OK reading up on CIQ I decided to look into it on my phone and found a ton of running apps that collect a crap load of info from our phones... WHAT does it all mean tho?

View attachment 12009


View attachment 12007


View attachment 12008


View attachment 12006


----------



## HemiDroid03 (Jun 6, 2011)




----------



## sleekgeek (Aug 19, 2011)

no


----------



## jdunne (Jul 21, 2011)

Love how people are freaking out about this stuff like it's news. Microsoft and Apple both have features in their operating systems that have the ability to do the same thing as CIQ. It's all for error reporting so they can fix real time issues. Even some major linux distros send info out for error reporting. Thousands of programs do this. Big brother is not watching you. It's just businesses trying to fix their products so they can stay competitive.
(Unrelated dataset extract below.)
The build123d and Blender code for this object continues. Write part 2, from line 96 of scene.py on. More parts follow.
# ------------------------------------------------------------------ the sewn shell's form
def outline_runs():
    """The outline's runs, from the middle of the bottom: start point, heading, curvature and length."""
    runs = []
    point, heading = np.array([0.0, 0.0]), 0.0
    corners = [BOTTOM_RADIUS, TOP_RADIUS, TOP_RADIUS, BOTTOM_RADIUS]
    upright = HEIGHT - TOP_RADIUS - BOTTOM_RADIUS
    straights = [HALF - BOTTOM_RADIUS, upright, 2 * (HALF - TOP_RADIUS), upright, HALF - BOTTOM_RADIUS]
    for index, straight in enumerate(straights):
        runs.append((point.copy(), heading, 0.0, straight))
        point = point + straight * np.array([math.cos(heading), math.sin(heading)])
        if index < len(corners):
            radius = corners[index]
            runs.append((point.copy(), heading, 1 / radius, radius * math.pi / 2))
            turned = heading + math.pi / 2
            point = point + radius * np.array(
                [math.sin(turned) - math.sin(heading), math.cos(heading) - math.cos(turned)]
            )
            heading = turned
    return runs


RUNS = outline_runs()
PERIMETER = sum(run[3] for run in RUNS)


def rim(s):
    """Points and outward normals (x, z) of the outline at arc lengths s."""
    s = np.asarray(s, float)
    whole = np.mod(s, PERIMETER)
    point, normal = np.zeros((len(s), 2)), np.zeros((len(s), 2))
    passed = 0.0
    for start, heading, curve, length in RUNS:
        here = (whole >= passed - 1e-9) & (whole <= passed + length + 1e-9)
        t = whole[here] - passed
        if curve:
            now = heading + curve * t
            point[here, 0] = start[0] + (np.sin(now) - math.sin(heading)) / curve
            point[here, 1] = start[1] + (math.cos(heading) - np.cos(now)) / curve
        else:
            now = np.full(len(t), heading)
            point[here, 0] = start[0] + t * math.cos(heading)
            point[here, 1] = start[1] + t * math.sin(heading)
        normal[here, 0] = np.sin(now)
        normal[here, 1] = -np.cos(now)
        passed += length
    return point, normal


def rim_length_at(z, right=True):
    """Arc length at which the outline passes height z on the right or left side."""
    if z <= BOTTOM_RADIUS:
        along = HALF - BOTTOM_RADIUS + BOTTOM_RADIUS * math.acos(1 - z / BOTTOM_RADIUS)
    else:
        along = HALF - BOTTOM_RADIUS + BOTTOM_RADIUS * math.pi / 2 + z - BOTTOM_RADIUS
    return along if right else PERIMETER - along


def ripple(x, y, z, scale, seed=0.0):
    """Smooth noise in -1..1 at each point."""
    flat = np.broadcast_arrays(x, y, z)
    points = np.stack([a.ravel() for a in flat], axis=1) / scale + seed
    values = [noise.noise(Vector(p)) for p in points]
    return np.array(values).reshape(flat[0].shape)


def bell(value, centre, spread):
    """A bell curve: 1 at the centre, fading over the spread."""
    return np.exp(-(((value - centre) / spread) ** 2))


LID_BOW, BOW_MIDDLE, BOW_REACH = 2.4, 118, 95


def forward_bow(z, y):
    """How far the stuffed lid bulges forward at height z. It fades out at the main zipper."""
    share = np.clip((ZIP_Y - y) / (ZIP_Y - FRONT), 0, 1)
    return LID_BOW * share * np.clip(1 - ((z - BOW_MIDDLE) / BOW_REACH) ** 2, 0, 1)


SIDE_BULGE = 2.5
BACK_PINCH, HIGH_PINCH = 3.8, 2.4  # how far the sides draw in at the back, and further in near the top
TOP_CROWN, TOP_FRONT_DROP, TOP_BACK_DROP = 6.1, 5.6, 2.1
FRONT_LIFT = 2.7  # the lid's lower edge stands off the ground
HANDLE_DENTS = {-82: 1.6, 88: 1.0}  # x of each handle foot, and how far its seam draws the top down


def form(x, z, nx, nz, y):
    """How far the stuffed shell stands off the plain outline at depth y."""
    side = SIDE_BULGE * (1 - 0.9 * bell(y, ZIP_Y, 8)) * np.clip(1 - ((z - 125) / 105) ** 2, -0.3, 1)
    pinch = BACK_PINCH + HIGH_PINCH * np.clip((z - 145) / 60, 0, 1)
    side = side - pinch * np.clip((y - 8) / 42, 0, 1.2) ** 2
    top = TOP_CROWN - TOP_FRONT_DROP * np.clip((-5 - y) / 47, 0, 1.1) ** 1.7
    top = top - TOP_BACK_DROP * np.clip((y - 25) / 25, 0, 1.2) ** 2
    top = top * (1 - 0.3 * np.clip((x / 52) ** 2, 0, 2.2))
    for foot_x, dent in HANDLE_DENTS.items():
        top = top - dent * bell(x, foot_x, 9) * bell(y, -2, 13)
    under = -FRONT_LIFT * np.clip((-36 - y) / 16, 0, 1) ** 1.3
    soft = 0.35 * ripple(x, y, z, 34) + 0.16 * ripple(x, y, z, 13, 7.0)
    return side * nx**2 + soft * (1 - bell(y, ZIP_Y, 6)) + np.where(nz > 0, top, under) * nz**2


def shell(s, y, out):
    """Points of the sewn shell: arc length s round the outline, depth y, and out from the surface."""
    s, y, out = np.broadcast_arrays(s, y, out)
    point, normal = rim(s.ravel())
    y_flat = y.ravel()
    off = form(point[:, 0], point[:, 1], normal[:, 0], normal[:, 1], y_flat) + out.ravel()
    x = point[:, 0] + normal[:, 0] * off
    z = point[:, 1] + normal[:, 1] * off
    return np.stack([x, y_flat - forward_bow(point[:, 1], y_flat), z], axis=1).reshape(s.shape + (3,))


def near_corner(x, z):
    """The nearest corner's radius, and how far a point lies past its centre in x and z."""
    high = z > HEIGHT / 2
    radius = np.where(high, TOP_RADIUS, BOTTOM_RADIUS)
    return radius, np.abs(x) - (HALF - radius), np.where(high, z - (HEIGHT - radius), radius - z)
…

As for your screens, the only thing to be moderately cautious about is when it tracks your location via gps and what you've shown is only coarse tracking and not fine. You'll be alright. You have probably downloaded more harmful apps than an error reporter.

Sent from my SCH-I510 using Tapatalk


----------



## xxxedjixxx (Dec 6, 2011)

That is error reporting. Which doesn't collect information which is personally identifiable. Linux allows you to disable this, and Ms and Apple allow you the choice. CIQ doesn't


----------